The whole band have had an anti-industry stance for years now. Back in the day, Colin went on the BBC's Newsnight to advocate file sharing and napster. Just two weeks ago, Thom said the band would be "completely unrecognizable in two years". But then, three weekends ago, MTV were allowed to record a Radiohead show in London - then again, Thom mouthed off about their presence the whole way through the gig.
So, what I want to know is, will Radiohead follow through at the end of their record contract, and become the first, mainstream, popular music act to say goodbye to the record labels and run things the way they want, using the net..? I sure hope so, because, they're big enough the change the way things are done, as the lyrics/tabs issue shows.
The other thing, of course, is that the band seem less bothered by the whole flogging of records aspects of the music industry to be that worried about the risks of taking such a step. Bush tried to do this a few years ago, and came a bit of a cropper in the process; mainly because at that time there hadn't been the massive popularisation of music downloads brought about by Metallica's Napster campaign. But now things have shifted a lot.
BYE MUM: Jewel sacks Manager Mom, gives her face-saving, useless royal style charity role.
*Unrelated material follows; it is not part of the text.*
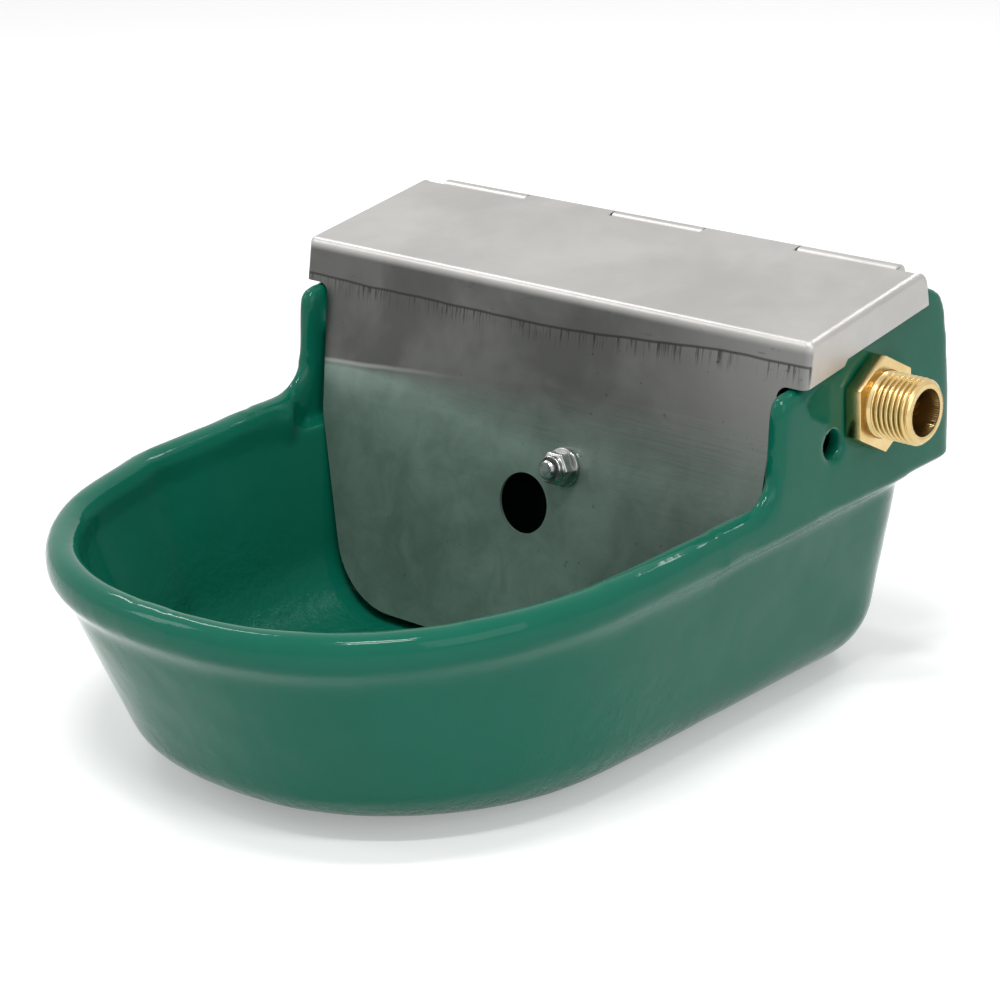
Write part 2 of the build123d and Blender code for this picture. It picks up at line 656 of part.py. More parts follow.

POP DIRECT INTO YOUR BITS: last night there was a snatch of Brian Molko's appearance on V Graham Norton - because of the Big Brother Borg they don't repeat the whole shows at the moment, so we only got a small part; Graham had a voice-activated vibrating gizmo which a girl got to put on (over her jeans, I should point out) and Brian sang Nancy Boy ('because it's kind of appropriate') directly into her.
Norton: Did you like that?
Girl: [still buzzing; coyly] Might have...
Punchline involving the phrase 'so that's a Placebo effect' to follow.
AND WE MISSED ANOTHER: This is what happens when you spend a week before you post something - yeah, we know, instant web publishing, ain't it grand, yadda yadda.
Anyway, Simon Tyers has pointed us in the direction of Warner Chapell's U-turn on the Radiohead lyric and tab fansites.
What's fascinating here is that the pressure seems to have come from Radiohead themselves for the W-C climbdown - would the muscle of a band whose potential future sales don't contribute so much to the bottom line have the same effect, we wonder? - and that they aren't just going to leave the sites alone, but instead introduce one-year, free-use licences.
However, this is almost the closest we've got to a record company confessing that limited availabilty of free stuff doesn't, actually, impact on their sales. We're making a note of that, using a pretty, glittery gel pen.
WE MISSED ONE: And it was the oddest of the lot - Dave Gilmour, CBE. But then he does do a lot of good work for charity.